### Given material

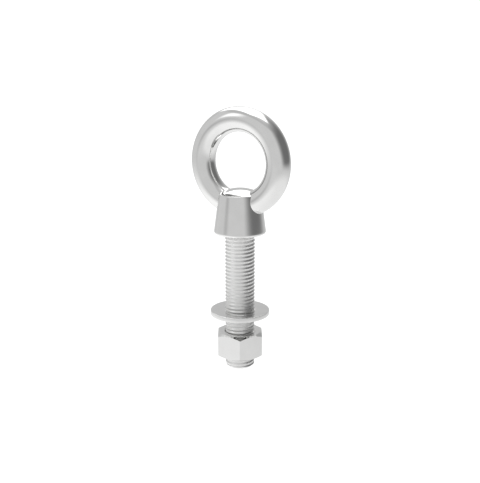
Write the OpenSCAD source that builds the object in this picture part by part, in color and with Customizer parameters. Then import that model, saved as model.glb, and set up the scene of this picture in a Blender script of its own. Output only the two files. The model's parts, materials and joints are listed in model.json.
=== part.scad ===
// Lifting eye bolt with a long threaded shank, a flat washer and a hexagon nut.
// The origin is the centre of the collar's flat underside, on the thread's axis.
// +Z runs up through the eye, and the eye's own plane is XZ.

/* [Eye] */
// Clear diameter inside the ring
ring_inner_d = 40; // [36:1:48]
// Diameter of the ring's round bar
ring_bar_d = 16; // [12:1:20]
// Height of the ring's centre above the collar's underside
ring_centre_z = 47; // [44:1:54]

/* [Collar] */
// Diameter of the cone at the underside, before its edge is rounded
collar_base_d = 35; // [30:0.5:38]
// Diameter of the cone at its upper rim
collar_top_d = 28; // [26:0.5:30]
// Height of the upper rim above the underside
collar_rim_z = 26.4; // [22:0.2:30]
// Rise of the domed top above its rim
dome_rise = 3.8; // [1:0.2:4]
// Radius of the rounded lower edge
base_edge_r = 1.5; // [0.4:0.1:2]

/* [Shank] */
// Nominal thread diameter
thread_d = 20; // [16:1:20]
// Length from the collar's underside to the end of the shank
shank_l = 94; // [90:1:140]
// Width and height of the chamfer at the end of the shank
end_chamfer = 1.6; // [0.5:0.1:2.5]

/* [Washer] */
// Outer diameter
washer_d = 40; // [36:0.5:44]
// Hole diameter
washer_hole_d = 21; // [21:0.5:24]
// Thickness
washer_t = 3; // [2:0.5:4]
// Bevel on the washer's outer edges
washer_bevel = 0.3; // [0.1:0.1:0.5]
// Depth of the upper face below the collar's underside
washer_drop = 53.5; // [5:0.5:56]

/* [Nut] */
// Width across the flats
nut_af = 30; // [28:0.5:32]
// Height
nut_h = 17; // [14:0.5:18]
// Gap between the washer and the nut
nut_gap = 12.3; // [0.5:0.1:13]
// Diameter of the flat bearing circle inside the corner chamfers
nut_face_d = 28.5; // [26:0.5:30]
// Slope of the corner chamfers, in degrees
nut_chamfer_angle = 30; // [15:5:30]
// Depth of the countersink at each end of the thread
nut_countersink = 0.8; // [0.3:0.1:1.5]
// Radial clearance between the nut's bore and the thread's crests
thread_clearance = 0.05; // [0.02:0.01:0.1]

/* [Hidden] */
$fn = 96;
// overlap that makes a cut run cleanly past a face
cut = 1;
ring_r = (ring_inner_d + ring_bar_d) / 2;
thread_r = thread_d / 2;
base_r = collar_base_d / 2;
rim_r = collar_top_d / 2;
// lean of the cone's side from the vertical
lean = atan((base_r - rim_r) / collar_rim_z);
// radius of the sphere whose cap crowns the collar
dome_r = (pow(rim_r, 2) + pow(dome_rise, 2)) / (2 * dome_rise);
dome_z = collar_rim_z + dome_rise;
// centre of the rounded lower edge, tangent to the underside and to the cone
edge_x = base_r - base_edge_r * (tan(lean) + 1 / cos(lean));
washer_z = -washer_drop - washer_t;
nut_z = washer_z - nut_gap - nut_h;
nut_corner_r = nut_af / 2 / cos(30);
nut_face_r = nut_face_d / 2;
bore_r = thread_r + thread_clearance;

// Round bar bent into a closed ring, standing in the XZ plane.
module ring() {
    translate([0, 0, ring_centre_z])
        rotate([90, 0, 0])
            rotate_extrude()
                translate([ring_r, 0])
                    circle(d = ring_bar_d);
}

// Outline of half the cone, with its lower outer edge rounded.
module cone_outline() {
    edge_z = base_edge_r;
    tangent_x = edge_x + base_edge_r * cos(lean);
    tangent_z = edge_z + base_edge_r * sin(lean);
    top_x = base_r - dome_z * tan(lean);
    polygon([
        [0, 0],
        [edge_x, 0],
        [edge_x, edge_z],
        [tangent_x, tangent_z],
        [top_x, dome_z],
        [0, dome_z]
    ]);
    intersection() {
        translate([edge_x, edge_z])
            circle(r = base_edge_r);
        translate([edge_x, 0])
            square(2 * base_edge_r);
    }
}

// Conical collar crowned with a shallow spherical cap.
module collar() {
    intersection() {
        rotate_extrude()
            cone_outline();
        translate([0, 0, dome_z - dome_r])
            sphere(r = dome_r);
    }
}

// Shank at the thread's major diameter, with a chamfered end.
module shank() {
    translate([0, 0, -shank_l + end_chamfer])
        cylinder(h = shank_l - end_chamfer + cut, r = thread_r);
    translate([0, 0, -shank_l])
        cylinder(h = end_chamfer, r1 = thread_r - end_chamfer, r2 = thread_r);
}

// Ring, collar and shank are one forging.
module eye_bolt() {
    color("gainsboro")
        union() {
            ring();
            collar();
            shank();
        }
}

// Bevelled disc with a clearance hole.
module flat_washer() {
    r = washer_d / 2;
    color("silver")
        translate([0, 0, washer_z])
            difference() {
                union() {
                    cylinder(h = washer_bevel, r1 = r - washer_bevel, r2 = r);
                    translate([0, 0, washer_bevel])
                        cylinder(h = washer_t - 2 * washer_bevel, r = r);
                    translate([0, 0, washer_t - washer_bevel])
                        cylinder(h = washer_bevel, r1 = r, r2 = r - washer_bevel);
                }
                translate([0, 0, -cut])
                    cylinder(h = washer_t + 2 * cut, d = washer_hole_d);
            }
}

// Solid of revolution that takes the corners off one half of the nut.
module nut_blank_half() {
    slope_h = nut_h / 2;
    wide_r = nut_face_r + slope_h / tan(nut_chamfer_angle);
    cylinder(h = slope_h, r1 = wide_r, r2 = nut_face_r);
}

// Widening at the mouth of the nut's thread, from z = 0 down.
module countersink() {
    rotate([180, 0, 0])
        cylinder(h = nut_countersink, r1 = bore_r + nut_countersink, r2 = bore_r);
}

// Hexagon nut, chamfered and countersunk at both ends, with corners on the X axis.
module hex_nut() {
    color("lightgray")
        translate([0, 0, nut_z + nut_h / 2])
            difference() {
                intersection() {
                    cylinder(h = nut_h, r = nut_corner_r, center = true, $fn = 6);
                    union() {
                        nut_blank_half();
                        mirror([0, 0, 1])
                            nut_blank_half();
                    }
                }
                cylinder(h = nut_h + 2 * cut, r = bore_r, center = true);
                translate([0, 0, nut_h / 2])
                    countersink();
                mirror([0, 0, 1])
                    translate([0, 0, nut_h / 2])
                        countersink();
            }
}

eye_bolt();
flat_washer();
hex_nut();
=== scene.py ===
"""Lifting eye bolt with its washer and nut: polished stainless steel in a plain white studio.

The frame gives every position. The meshes add what the exact solids leave out: the
right-handed M20 thread on the shank and in the nut, and the broken edges of each piece.
"""

import json
import math

import bpy
import bmesh
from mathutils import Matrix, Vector


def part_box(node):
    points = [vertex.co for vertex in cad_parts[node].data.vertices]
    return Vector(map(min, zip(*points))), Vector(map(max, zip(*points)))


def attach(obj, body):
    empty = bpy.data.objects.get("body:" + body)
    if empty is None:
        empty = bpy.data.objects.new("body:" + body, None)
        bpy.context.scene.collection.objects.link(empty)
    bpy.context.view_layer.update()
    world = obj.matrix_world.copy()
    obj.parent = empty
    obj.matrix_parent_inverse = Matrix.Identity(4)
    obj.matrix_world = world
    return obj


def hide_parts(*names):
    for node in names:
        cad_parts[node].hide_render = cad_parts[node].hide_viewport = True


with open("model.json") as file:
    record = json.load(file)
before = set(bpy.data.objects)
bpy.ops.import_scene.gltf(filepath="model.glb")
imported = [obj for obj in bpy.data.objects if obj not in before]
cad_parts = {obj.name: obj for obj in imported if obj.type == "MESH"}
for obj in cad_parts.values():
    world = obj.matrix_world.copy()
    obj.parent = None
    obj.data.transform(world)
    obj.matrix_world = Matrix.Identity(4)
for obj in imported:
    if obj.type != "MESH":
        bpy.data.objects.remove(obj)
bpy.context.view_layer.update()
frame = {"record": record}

MM = 0.001
TURN = 2 * math.pi

# ---------------------------------------------------------------- sizes, in metres
mounts = {mount["name"]: mount["pos_m"] for mount in frame["record"]["mounts"]}
bolt_low, bolt_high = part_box("eye_bolt")
washer_low, washer_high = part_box("flat_washer")
nut_low, nut_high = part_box("hex_nut")

# the eye: a ring of round bar standing in the XZ plane
ring_z = mounts["eye"][2]
bar_r = 8 * MM
ring_r = bolt_high[0] - bar_r

# the collar: a cone with a domed top
collar_base_r = 17.5 * MM
collar_rim_r = 14 * MM
collar_rim_z = 26.4 * MM
dome_rise = 3.8 * MM
foot_edge = 1.5 * MM
rim_edge = 0.25 * MM

# the thread: right-handed, M20 coarse pitch, with rounded crests and roots.
# A real M20 thread is 1.53 mm deep. This one is shallower, because the photograph's looks so.
thread_r = 10 * MM
pitch = 2.5 * MM
thread_depth = 0.6 * MM
end_chamfer = 1.6 * MM
shank_end = bolt_low[2]

# the washer
washer_r = washer_high[0]
washer_hole_r = 10.5 * MM
washer_edge = 0.3 * MM

# the nut
nut_flat_r = nut_high[1]
nut_face_r = 14.25 * MM
nut_corner_edge = 0.45 * MM
nut_slope = math.tan(math.radians(30))
nut_clearance = 0.06 * MM
countersink_r = 10.85 * MM

# the floor lies just under the nut at the lower end of its travel
joints = {joint["name"]: joint for joint in frame["record"]["behaviour"]["joints"]}
floor_z = nut_low[2] + joints["washer_slide"]["range_m"][0] - 1 * MM

# mesh density
SHANK_COLUMNS = 120
RING_STEPS = 256
BAR_STEPS = 96
WASHER_COLUMNS = 192
THREAD_ROWS = 12       # in one turn of thread
DOME_STEPS = 40
CONE_STEPS = 24
FOOT_STEPS = 10
WASHER_EDGE_STEPS = 6
NUT_FLAT_STEPS = 22

# creases: a surface that turns by more degrees than this has a sharp edge
BOLT_CREASE = 32
CREASE = 27

# the camera stands to the front right of the eye and looks a little down
CAMERA_AZIMUTH = math.radians(29.85)
CAMERA_ELEVATION = math.radians(13.75)
CAMERA_DISTANCE = 0.4684
CAMERA_TARGET = Vector((0, 0, -0.006))
CAMERA_LENS = 52.17


# ---------------------------------------------------------------- outlines, as (radius, height)
def arc(centre, radius, start, end, steps):
    """Points along an arc, from angle start to angle end, in degrees."""
    points = []
    for i in range(steps + 1):
        angle = math.radians(start + (end - start) * i / steps)
        points.append((centre[0] + radius * math.cos(angle), centre[1] + radius * math.sin(angle)))
    return points


def between(start, end, steps):
    """Evenly spaced points between two points, without either end."""
    shares = [i / steps for i in range(1, steps)]
    return [
        (start[0] + (end[0] - start[0]) * s, start[1] + (end[1] - start[1]) * s)
        for s in shares
    ]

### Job
Your task is to print the lines from the one containing "the X axis." through the one containing "cad_parts[node].hide_render = cad_parts[node].hide_viewport", exactly and with nothing added.

### Reply
// Hexagon nut, chamfered and countersunk at both ends, with corners on the X axis.
module hex_nut() {
    color("lightgray")
        translate([0, 0, nut_z + nut_h / 2])
            difference() {
                intersection() {
                    cylinder(h = nut_h, r = nut_corner_r, center = true, $fn = 6);
                    union() {
                        nut_blank_half();
                        mirror([0, 0, 1])
                            nut_blank_half();
                    }
                }
                cylinder(h = nut_h + 2 * cut, r = bore_r, center = true);
                translate([0, 0, nut_h / 2])
                    countersink();
                mirror([0, 0, 1])
                    translate([0, 0, nut_h / 2])
                        countersink();
            }
}

eye_bolt();
flat_washer();
hex_nut();
=== scene.py ===
"""Lifting eye bolt with its washer and nut: polished stainless steel in a plain white studio.

The frame gives every position. The meshes add what the exact solids leave out: the
right-handed M20 thread on the shank and in the nut, and the broken edges of each piece.
"""

import json
import math

import bpy
import bmesh
from mathutils import Matrix, Vector


def part_box(node):
    points = [vertex.co for vertex in cad_parts[node].data.vertices]
    return Vector(map(min, zip(*points))), Vector(map(max, zip(*points)))


def attach(obj, body):
    empty = bpy.data.objects.get("body:" + body)
    if empty is None:
        empty = bpy.data.objects.new("body:" + body, None)
        bpy.context.scene.collection.objects.link(empty)
    bpy.context.view_layer.update()
    world = obj.matrix_world.copy()
    obj.parent = empty
    obj.matrix_parent_inverse = Matrix.Identity(4)
    obj.matrix_world = world
    return obj


def hide_parts(*names):
    for node in names:
        cad_parts[node].hide_render = cad_parts[node].hide_viewport = True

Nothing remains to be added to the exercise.